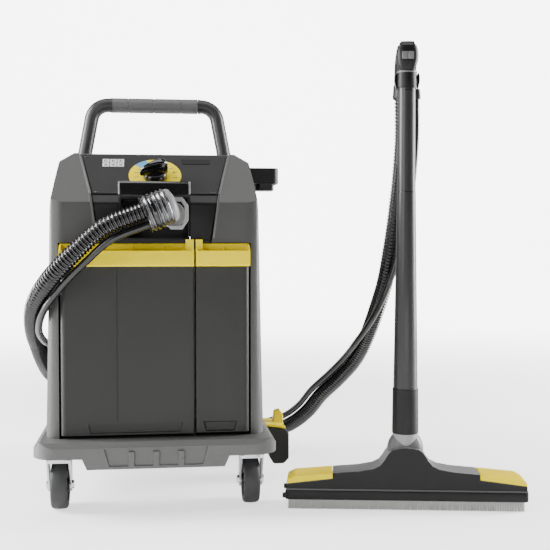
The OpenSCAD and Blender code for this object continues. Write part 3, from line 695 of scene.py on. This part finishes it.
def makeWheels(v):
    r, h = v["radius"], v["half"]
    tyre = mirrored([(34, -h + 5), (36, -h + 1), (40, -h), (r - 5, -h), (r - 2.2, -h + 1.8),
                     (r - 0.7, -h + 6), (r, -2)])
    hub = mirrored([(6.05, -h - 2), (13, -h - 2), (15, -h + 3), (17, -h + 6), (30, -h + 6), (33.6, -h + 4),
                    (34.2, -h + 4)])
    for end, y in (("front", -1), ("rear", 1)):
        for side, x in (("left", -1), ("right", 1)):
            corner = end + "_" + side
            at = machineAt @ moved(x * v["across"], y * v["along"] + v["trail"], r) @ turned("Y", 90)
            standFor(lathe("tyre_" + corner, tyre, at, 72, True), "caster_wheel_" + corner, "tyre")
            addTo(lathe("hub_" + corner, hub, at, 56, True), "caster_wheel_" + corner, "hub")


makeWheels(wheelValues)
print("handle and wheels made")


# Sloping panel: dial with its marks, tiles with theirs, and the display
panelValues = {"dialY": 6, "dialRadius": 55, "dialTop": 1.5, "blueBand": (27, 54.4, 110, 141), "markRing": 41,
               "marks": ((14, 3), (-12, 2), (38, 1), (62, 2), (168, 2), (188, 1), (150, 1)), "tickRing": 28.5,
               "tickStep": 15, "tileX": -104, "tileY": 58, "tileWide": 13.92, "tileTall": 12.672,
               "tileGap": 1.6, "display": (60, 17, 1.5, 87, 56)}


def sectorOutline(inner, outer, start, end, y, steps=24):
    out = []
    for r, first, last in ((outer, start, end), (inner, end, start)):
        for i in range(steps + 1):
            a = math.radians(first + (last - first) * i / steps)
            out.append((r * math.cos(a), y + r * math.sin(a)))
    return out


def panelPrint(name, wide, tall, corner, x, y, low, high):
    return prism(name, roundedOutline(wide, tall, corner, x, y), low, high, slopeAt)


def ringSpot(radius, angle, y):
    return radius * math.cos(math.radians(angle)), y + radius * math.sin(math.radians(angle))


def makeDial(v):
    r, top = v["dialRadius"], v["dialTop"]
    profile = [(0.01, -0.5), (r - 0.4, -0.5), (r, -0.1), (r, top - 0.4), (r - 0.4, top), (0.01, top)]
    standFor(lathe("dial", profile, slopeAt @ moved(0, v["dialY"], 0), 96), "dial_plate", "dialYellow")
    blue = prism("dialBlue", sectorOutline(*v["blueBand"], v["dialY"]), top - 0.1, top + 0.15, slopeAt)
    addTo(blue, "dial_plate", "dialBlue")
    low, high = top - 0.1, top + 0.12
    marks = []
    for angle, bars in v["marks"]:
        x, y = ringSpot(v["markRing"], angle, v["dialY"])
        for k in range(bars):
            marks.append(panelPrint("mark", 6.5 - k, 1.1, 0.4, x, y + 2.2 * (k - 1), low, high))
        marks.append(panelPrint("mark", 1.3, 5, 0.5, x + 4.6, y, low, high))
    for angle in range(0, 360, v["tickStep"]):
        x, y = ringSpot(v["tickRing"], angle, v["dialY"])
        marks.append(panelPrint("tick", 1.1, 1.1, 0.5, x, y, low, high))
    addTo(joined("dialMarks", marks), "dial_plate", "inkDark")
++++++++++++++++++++
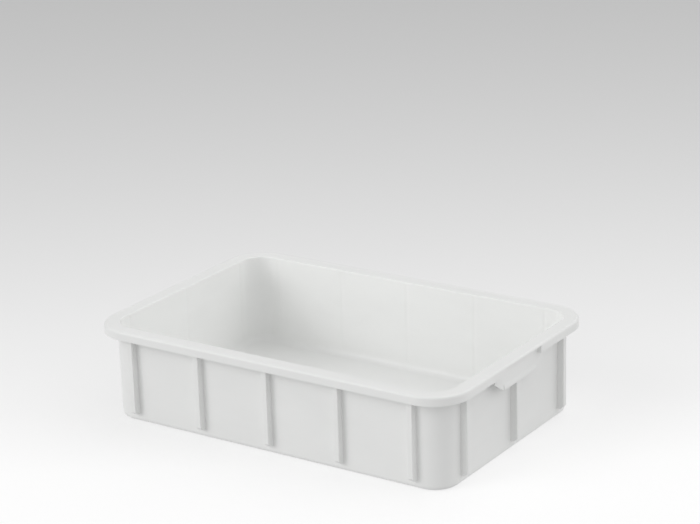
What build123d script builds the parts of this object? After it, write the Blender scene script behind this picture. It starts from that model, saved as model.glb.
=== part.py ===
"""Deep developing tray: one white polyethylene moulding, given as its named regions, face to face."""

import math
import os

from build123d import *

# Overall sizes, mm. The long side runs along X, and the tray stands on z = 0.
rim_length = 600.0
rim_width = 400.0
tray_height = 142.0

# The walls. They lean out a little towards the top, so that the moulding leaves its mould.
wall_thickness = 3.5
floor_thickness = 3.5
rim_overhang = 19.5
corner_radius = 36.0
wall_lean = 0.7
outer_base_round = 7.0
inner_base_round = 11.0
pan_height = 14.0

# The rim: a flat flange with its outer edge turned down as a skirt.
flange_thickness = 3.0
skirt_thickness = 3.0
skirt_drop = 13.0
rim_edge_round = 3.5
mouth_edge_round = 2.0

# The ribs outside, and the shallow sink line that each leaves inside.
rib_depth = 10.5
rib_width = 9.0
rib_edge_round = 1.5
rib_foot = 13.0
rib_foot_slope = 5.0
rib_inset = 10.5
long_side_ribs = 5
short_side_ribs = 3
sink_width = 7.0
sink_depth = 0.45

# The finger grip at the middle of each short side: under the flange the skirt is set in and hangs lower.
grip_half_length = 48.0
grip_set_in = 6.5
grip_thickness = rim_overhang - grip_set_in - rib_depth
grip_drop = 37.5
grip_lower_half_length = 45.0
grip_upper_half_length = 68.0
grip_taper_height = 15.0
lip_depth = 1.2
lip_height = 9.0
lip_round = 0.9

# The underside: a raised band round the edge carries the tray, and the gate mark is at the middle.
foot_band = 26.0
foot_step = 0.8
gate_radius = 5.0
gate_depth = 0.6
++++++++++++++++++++
Exercise description | Transcribe, exactly and without additions, the lines of the records above, beginning with the line that contains "What build123d script" and ending with the line that contains "tray_height = 142.0", both included.

Exercise answer |
What build123d script builds the parts of this object? After it, write the Blender scene script behind this picture. It starts from that model, saved as model.glb.
=== part.py ===
"""Deep developing tray: one white polyethylene moulding, given as its named regions, face to face."""

import math
import os

from build123d import *

# Overall sizes, mm. The long side runs along X, and the tray stands on z = 0.
rim_length = 600.0
rim_width = 400.0
tray_height = 142.0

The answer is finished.